You'll be lucky to get 10 MPG, maybe the newer diesels get better - but moving vans / trucks are geared to haul loads not go zipping down the highway .... also keep it under 65

good luck your looking at about 2700 miles:

san diego to pax river, MD - Google Maps


hmm   2700 miles / 10 mpg = 270 Gal x $ 3.25 = $ 877


----------



## bcp

I went from here to Florida with a 24 ft moving van and I think the mileage was around 13 highway.


----------



## jwwb2000

shmltn said:


> Does anyone have any idea what kind of gas mileage one can expect for different sized moving vans? We need to move our crap [and yes, at this point I'm calling it crap ] from San Diego out to Pax River area. Budget truck rental has 1o', 16' and 24' moving trucks all for the same price. They're automatic transmissions and I am presuming they run on regular instead of diesel. They also have a 10' cargo van available. Does anyone know what kind of gas mileage they should get? TIA  -Sherry



When we did that big move, we used Penske (got a better deal).  The gas fillup wasn't that bad then b/c gas was about a buck sixty nine a gallon.


----------



## dave1959

"gas milage" and " moving van"   Two things that don't go together....


----------



## Larry Gude

*The larger...*

...diesel trucks, the 24 and 26 footers will get about 8. 

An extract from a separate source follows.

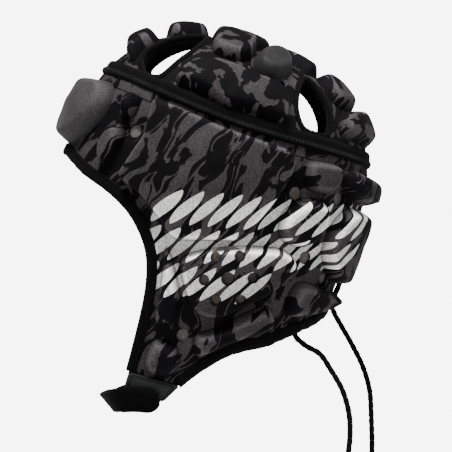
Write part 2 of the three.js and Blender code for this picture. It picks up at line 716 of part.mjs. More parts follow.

The 16' box vans, the tilting cab, snub nosed ones, will get about 12-14


----------



## ImnoMensa

I think it might depend a lot on how heavy the load is also.


----------



## mattvivslivesou

The small Isuzu NPR Diesel box truck get around 8-10 mpg with no load to small load.


It was like this one.
Isuzu Commercial Vehicles - Low Cab Forward Trucks - N-Series Overview


----------